This week, we are publishing the work of all the winners and runners-up in the high school and middle school categories of our Seventh Annual Student Editorial Contest. You can find them all in this column.
“How Animal Crossing Will Save Gen Z”
By Ananya Udaygiri, age 15, Shadow Creek High School, Pearland, Tex.
Generation Z was born in the aftermath of 9/11, molded by the economic recession of 2008, and polished off by the coronavirus, the worst pandemic in a century. And that doesn’t even include the mounting crisis of climate change. Or the growing nationalism. Or the gun violence epidemic. Gen Z’s childhood is rooted in issues that would be unrecognizable only a decade prior. We are no strangers to a fight. So what drew us to a Japanese video game about living in a village with anthropomorphic animal neighbors? Like moths to a flame, or perhaps more appropriately, like children to their first love, Animal Crossing has captured the young teenage heart.
Animal Crossing is a video game made by Nintendo in the early 2000s. The game’s iterations and evolutions have mirrored our developments throughout grade school, and now, when the curtains of our childhood begin to close, Animal Crossing’s masterpiece has taken the stage. Animal Crossing: New Horizons, the latest version of the game, is now a staple of Generation Z’s culture. The characters in the game connected with my generation at a level never seen before. Yet in Animal Crossing, the characters live virtually unrecognizable lives.

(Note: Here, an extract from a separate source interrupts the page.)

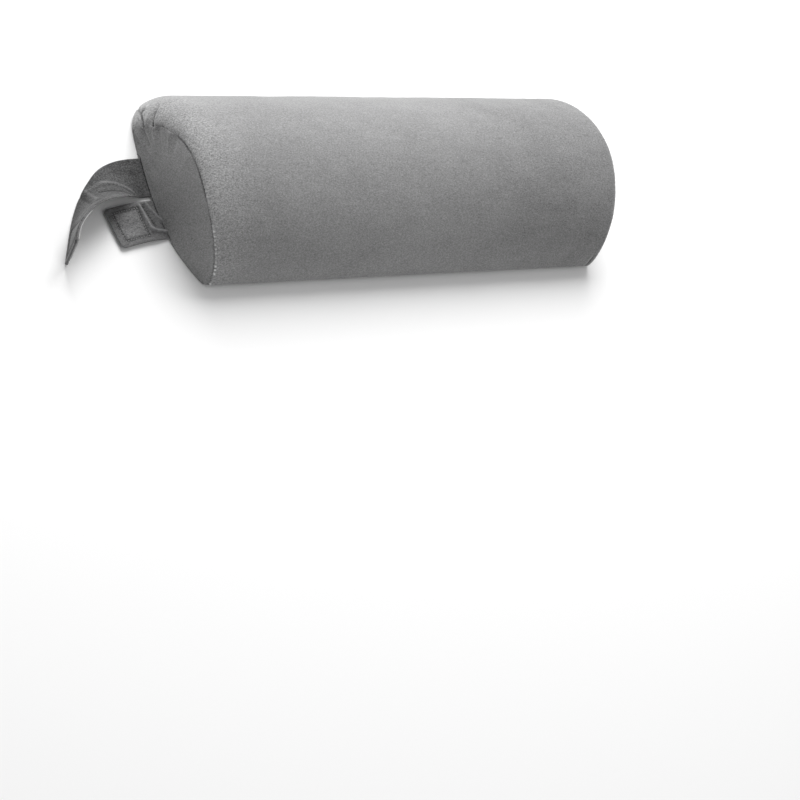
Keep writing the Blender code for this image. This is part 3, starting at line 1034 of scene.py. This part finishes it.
def hook_tree():
    """Stands a small bent hook on every point of a mesh, along its normal."""
    inputs = (
        ("Geometry", "Geometry"),
        ("Height", "Float", HOOK_HEIGHT),
        ("Thickness", "Float", HOOK_THICK),
        ("Nylon", "Material"),
    )
    outputs = (("Geometry", "Geometry"),)
    tree, given, result = new_group("hook_bed", "GeometryNodeTree", inputs, outputs)
    arc = add_node(tree, "GeometryNodeCurveQuadraticBezier", {"Resolution": 4, **HOOK_ARC})
    thin = add_node(
        tree, "ShaderNodeMath", {0: given["Thickness"], 1: given["Height"]}, operation="DIVIDE"
    )
    wire = add_node(
        tree, "GeometryNodeCurvePrimitiveCircle", {"Resolution": 4, "Radius": thin.outputs["Value"]}
    )
    bent = {"Curve": arc.outputs["Curve"], "Profile Curve": wire.outputs["Curve"], "Fill Caps": True}
    hook = add_node(tree, "GeometryNodeCurveToMesh", bent)
    normal = add_node(tree, "GeometryNodeInputNormal")
    turn = add_node(
        tree, "FunctionNodeAlignRotationToVector", {"Vector": normal.outputs["Normal"]}, axis="Z"
    )
    lay_and_finish(
        tree,
        result,
        given["Geometry"],
        hook.outputs["Mesh"],
        turn.outputs["Rotation"],
        given["Height"],
        given["Nylon"],
    )
    return tree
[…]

The basic premise of Animal Crossing is small-town living. Your character, a human villager, performs basic, everyday functions. You fish. You catch bugs. You grow a tree. Common themes are relaxation and simplicity. Even the soundtrack is purposely designed as a calm lullaby, which harks back to simpler times today’s teens have only dreamed of. It’s a stark contrast to the chaos of our lives. In a New York Times article focusing on Animal Crossing in the age of coronavirus, the author described how Animal Crossing was a “miniature escape” for those isolated by the pandemic. He labeled it as a “balm” for the “rushing tonnage of real-world news.” While that is certainly true, for Generation Z it encompasses all that and more. The characters in the game don’t have to worry about school shootings, arbitrary college admissions or the rapidly deteriorating environment. They simply… live. For a generation that has been denied safety, a voice, and now, as the final blow, the coming-of-age traditions of prom and graduation, Animal Crossing represents a Gen Z vision for better times.
There are those who seek to diminish my generation’s concerns. They cite the suffering of others and admonish us for our presumptuousness. But sadness is never relative to others. Our generation’s troubles are valid and growing. Buzzfeed News so aptly describes it as a “generation free fall.” So pick up your video game console. Load in Animal Crossing. Play the game. For Generation Z, Animal Crossing is hope, and it will save us all.
Brodeur, Michael Andor. “The Animal Crossing Soundtrack Is an Unlikely Lullaby for a Nervous World.” The Washington Post, 21 April 2020.
Brooks, Ryan. “The Coronavirus Pandemic Has Put Gen Z And Young Millennials’ Lives On Hold.” Buzzfeed News, 20 April 2020.
Buchanan, Kyle. “Animal Crossing Is the Perfect Way to Spend Quarantine.” The New York Times, 31 March 2020.